Part III: The Implementation Roadmap
A phased approach is essential to manage risk and build momentum.
- Phase 1: Identify & Strategize: Begin with deep customer analysis and an honest assessment of the organization’s unique capabilities to identify a high-priority, “no-regrets” platform initiative.
- Phase 2: Build & Seed: Develop the Minimum Viable Platform (MVP) and solve the initial “chicken-or-egg” problem by attracting the first cohort of users to both sides of the market.
- Phase 3: Scale & Monetize: Achieve “escape velocity” where network effects become self-sustaining. Introduce a monetization strategy carefully to avoid stifling growth.
- Phase 4: Expand & Evolve: Continuously seek new growth verticals and markets. Evolve the governance model to manage increased complexity and regulatory scrutiny.
Part IV & V: Engineering, Measurement, and Risk
Excellence in engineering and data-driven management is non-negotiable.
- Engineering & Operations: Platforms must meet enterprise-grade requirements for Security, Reliability, and Scalability. This is achieved through practices like Site Reliability Engineering (SRE) and a focus on Observability (Logs, Metrics, Traces) to understand system health.
- Metrics & KPIs: A multi-layered measurement framework is key. This includes DORA metrics (Deployment Frequency, Lead Time, Change Failure Rate, MTTR) to measure engineering effectiveness, platform adoption metrics, and high-level business impact KPIs (CLV, CAC, ROI).
- Financials & Risk: A credible business case requires detailed Total Cost of Ownership (TCO) and Return on Investment (ROI) models. A structured Governance, Risk, and Compliance (GRC) framework is essential for managing threats and adhering to regulations like GDPR and CCPA.
Part VI: The Human and Cultural Transformation
Technology and structure are insufficient without a corresponding cultural shift.
- Change Management: A structured Organizational Change Management (OCM) playbook, using frameworks like Kotter’s 8 Steps, is needed to guide the organization, manage resistance, and build momentum.

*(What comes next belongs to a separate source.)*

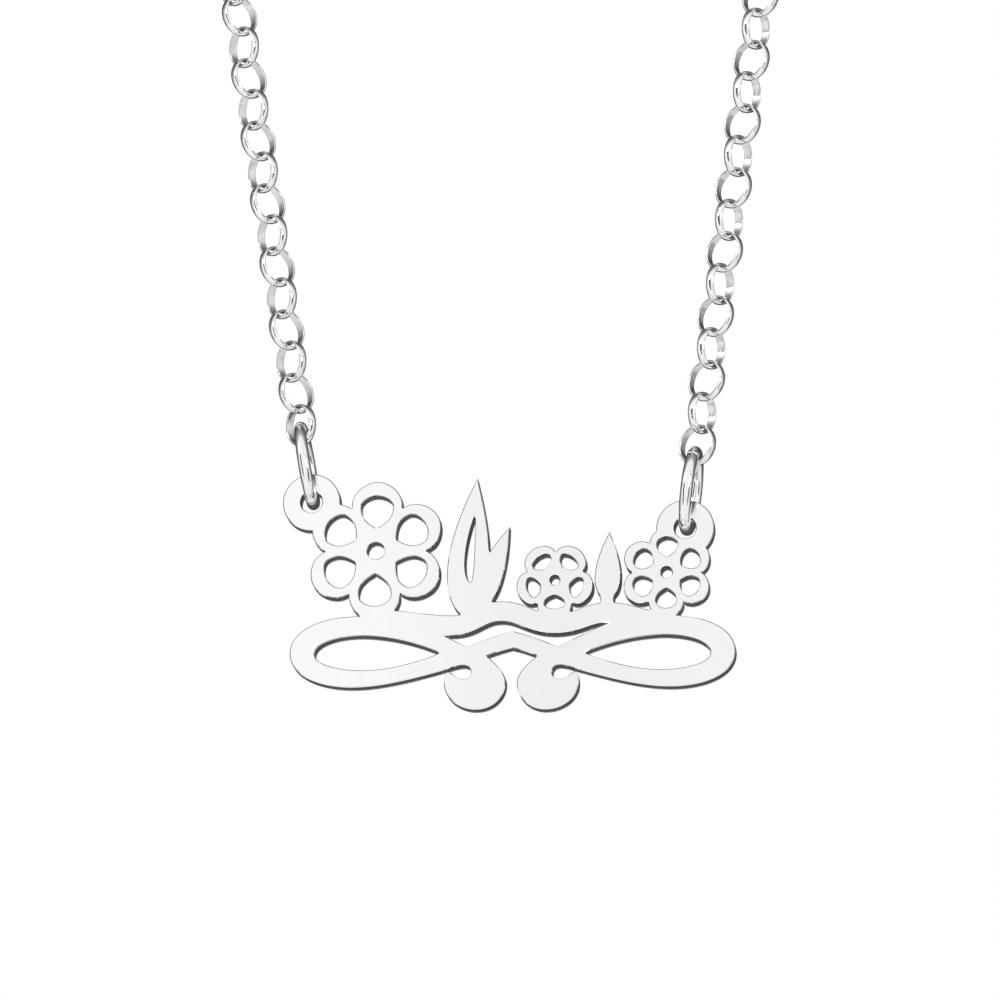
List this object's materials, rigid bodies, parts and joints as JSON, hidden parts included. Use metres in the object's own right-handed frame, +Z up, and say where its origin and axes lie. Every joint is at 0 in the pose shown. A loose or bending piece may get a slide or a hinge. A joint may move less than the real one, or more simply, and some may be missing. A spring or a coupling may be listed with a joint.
{
  "type": "nameplate necklace",
  "caption": "Necklace: a flat pierced plate with flowers, leaves and two long loops hangs by two jump rings from a round-link chain that closes at the nape.",
  "frame": {"origin": "middle of the clasp ring at the nape, where the necklace rests on the back of the neck", "axes": "+Z up, -Y towards the front where the plate hangs, +X towards the viewer's right seen from the front"},
  "size_m": [0.1073, 0.0996, 0.1224],
  "materials": {
    "plate_silver": "polished silver",
    "ring_silver": "polished silver wire",
    "chain_silver": "polished silver links",
    "clasp_silver": "polished silver"
  },
  "bodies": {
    "necklace": {"chain_left": "chain_silver", "chain_right": "chain_silver", "jump_ring_left": "ring_silver", "jump_ring_right": "ring_silver", "clasp": "clasp_silver", "end_ring": "ring_silver"},
    "plate": {"nameplate": "plate_silver"}
  },
  "joints": [
    {"name": "plate_swing", "type": "hinge", "parent": "necklace", "child": "plate", "pos_m": [-0.01724, -0.094, -0.09877], "axis": [0.9973, 0, -0.0735], "range_deg": [-30, 30]}
  ]
}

- Skills & Literacy: The transformation demands new skills. A Skills Taxonomy must be developed to guide upskilling efforts, with a particular focus on creating a comprehensive Data Literacy Program for the entire workforce.
- Culture: The ultimate goal is to foster a culture of psychological safety, where teams are empowered to experiment, learn from failure, and make decentralized decisions. This agile mindset is the true engine of sustained innovation.